Mapping the SARS-CoV-2 Epitope Landscape and Uncovering the Origins of Immunodominant Public Epitopes

Abstract

The adaptive immune system relies on an extremely diverse antibody repertoire to mount responses to pathogens encountered over the course of a lifetime. Understanding the precise targets, or epitopes, recognized by the antibody repertoire is critical for improving diagnostics, therapeutics, and vaccines, and understanding fundamental aspects of antigenicity. In this dissertation, we use high-throughput antibody profiling to map the epitope landscape of SARS-CoV- 2 and to study the mechanisms that lead to shared epitope recognition across individuals.

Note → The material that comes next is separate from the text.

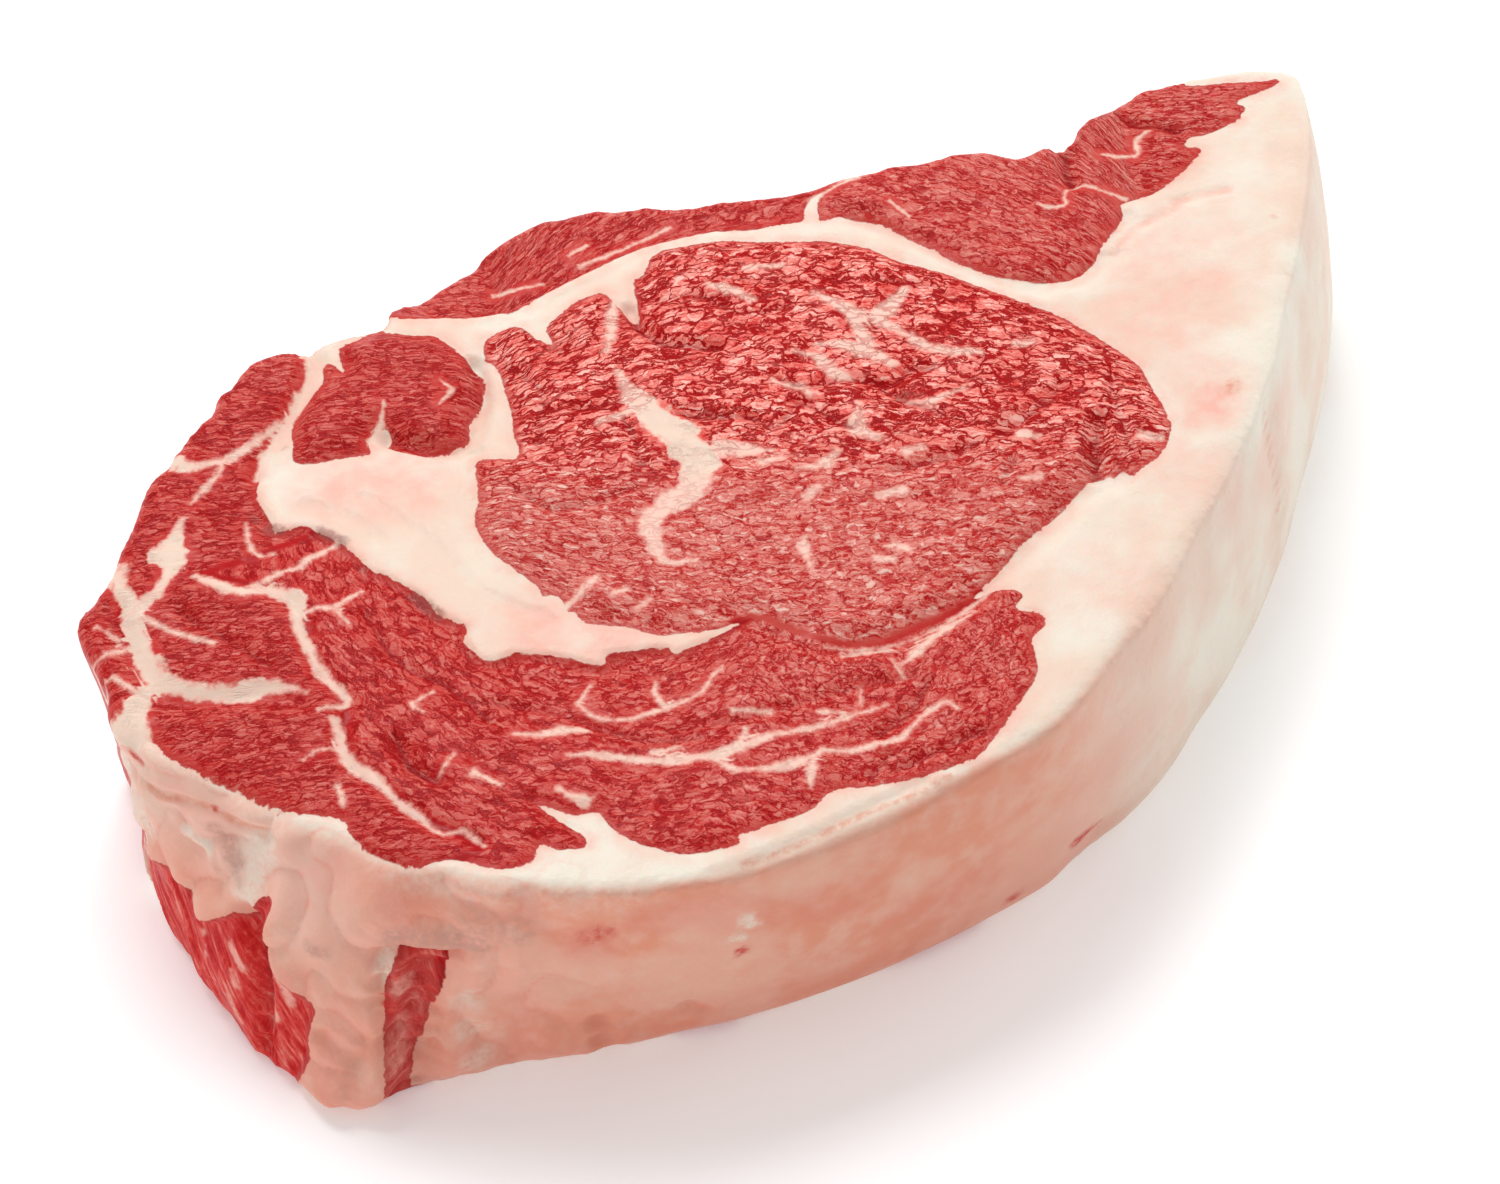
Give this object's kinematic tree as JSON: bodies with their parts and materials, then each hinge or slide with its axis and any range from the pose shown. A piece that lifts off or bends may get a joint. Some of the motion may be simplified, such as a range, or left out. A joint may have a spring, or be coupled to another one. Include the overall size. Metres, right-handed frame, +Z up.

In the first part of this dissertation, we performed deep serological profiling of 232 COVID-19 patients and 190 pre-COVID-19 era controls and revealed over 800 epitopes in the SARS-CoV-2 proteome, including 10 epitopes likely recognized by neutralizing antibodies. Pre-existing antibodies in controls recognized SARS-CoV-2 ORF1, while only COVID-19 patients primarily recognized spike and nucleoprotein. A machine learning model trained on our data predicted SARS-CoV-2 exposure history with 99% sensitivity and 98% specificity; a rapid Luminex-based diagnostic was developed from the most discriminatory SARS-CoV-2 peptides. Individuals with more severe COVID-19 exhibited stronger and broader SARS-CoV-2 responses, weaker antibody responses to prior infections, and higher incidence of CMV and HSV-1, possibly influenced by demographic covariates. In the second part of this dissertation, we studied the striking observation that despite the vast diversity of the antibody repertoire, infected individuals often mount antibody responses to precisely the same epitopes within antigens. The immunological mechanisms underpinning this phenomenon remained unknown. By mapping 376 immunodominant “public epitopes” at high resolution and characterizing several of their cognate antibodies, we conclude that germline-encoded sequences in antibodies drive recurrent recognition. Systematic analysis of antibody–antigen structures uncovered 18 human and 21 partially overlapping mouse germline-encoded amino acid-binding (GRAB) motifs within heavy and light V gene segments that, in case studies, are critical for public epitope recognition. GRAB motifs represent a fundamental component of the immune system’s architecture that ensures antibody recognition of pathogens and promotes species-specific reproducible responses that can exert selective pressure on pathogens.